4) TERİMSEL ANLAM (TERİM):

        Bilim sanat, spor, ya da çeşitli meslek dallarıyla ilgili özel kavramları karşılayan sözcüklerdir.
* Nota müziğin anahtarı gibidir.
* Rakip takım birazdan penaltı atışı yapacak.
* Marmara fay hattı tehlikeli sinyaller veriyor.
* Güreşçimiz, finalde rakibini tuşla yendi.
* Matematik öğretmenimiz tahtaya bir doğru çizmemizi
   istedi.
* Şiirde aynı eklerin ya da sözcüklerin tekrarlanmasına
   redif denir.

NOT 1: Bazen bir sözcük gerçekte terim değilken terim olarak kullanılabileceği gibi, gerçekte terim olan bir sözcük de terimlikten çıkabilir.
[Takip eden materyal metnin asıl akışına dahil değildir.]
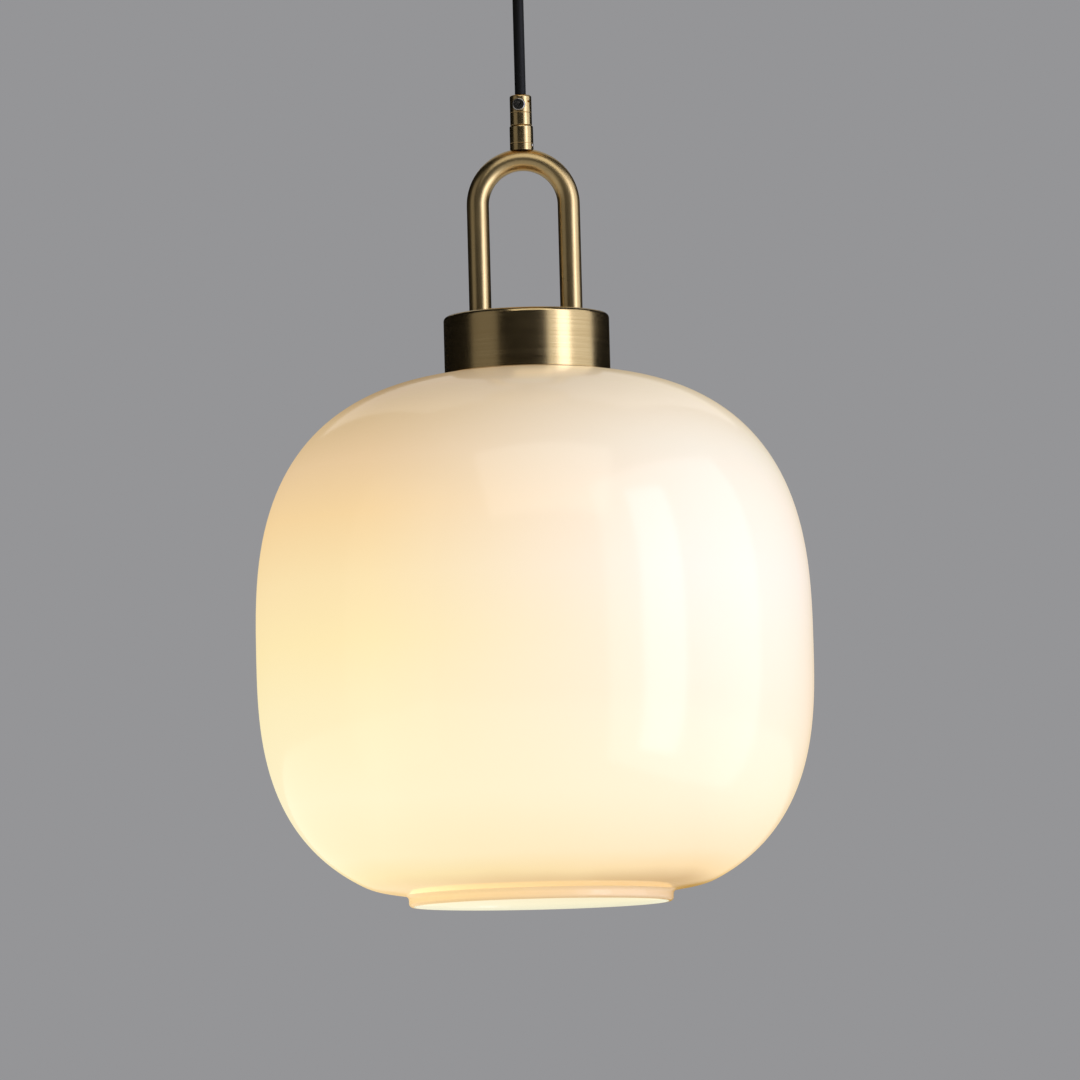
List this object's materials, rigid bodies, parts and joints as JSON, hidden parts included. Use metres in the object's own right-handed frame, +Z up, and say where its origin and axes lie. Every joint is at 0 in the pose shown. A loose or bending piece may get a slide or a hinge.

*  Polis bir hücre daha ortaya çıkardı. ( terimlikten çıkma)
*  Sinop burnu Türkiye’nin en kuzey noktasıdır.
    (terimleşme)

NOT 2: Bir sözcük birçok dalda terim olabilir.

* Bitkiyi toprağa bağlayan kökleridir.
* Dört, kök dışına iki olarak çıkar.
* Hiçbir ek almamış sözcüğe kök denir.


5) YANSIMA SÖZCÜKLER:

      Doğadaki seslerin insanlar tarafından taklit edilmesine denir.

* Bu köpek neden havlıyor?
* Bir patlama sesiyle irkilmiştik.
* Bu aylarda kediler çokça miyavlar.
* Bu sözlerim üzerine sınıfta homurtular başladı.
* Köyde sabahleyin koyunların meleyişleriyle uyandık.

6) EŞ ANLAMLI ( ANLAMDAŞ) SÖZCÜKLER:

      Yazılışları farklı ancak anlamları aynı olan sözcüklere denir.
*  siyah ---- kara  ,   *  beyaz----- ak,   * zengin----varlıklı,
*  zengin--- varlıklı,  * fakir----yoksul , * rüzgar---- yel,
* üzüntü-----keder,   *  öykü---hikaye,  * eser--- yapıt,
* edebiyat--- yazın,  * cümle---- tümce * kelime--- sözcük

7. ZIT (KARŞIT) ANLAMLI SÖZCÜKLER:

Anlam bakımından birbirinin tersi olan sözcüklerdir.

* Sana çirkin dediler düşmanı oldum güzelin.
* Ağlarım harta geldikçe gülüştüklerimiz.
* Kışın soğuğunu yaşadıkça yazın sıcağını arar oldum.
* Aşağı tükürsen sakal, yukarı tükürsen bıyık.
* Yaşlı insanları görünce gençliğimin kıymetini  
   anlıyorum.

NOT:  Zıt anlamlılık ile olumsuzluk birbiriyle karıştırıl -mamalıdır.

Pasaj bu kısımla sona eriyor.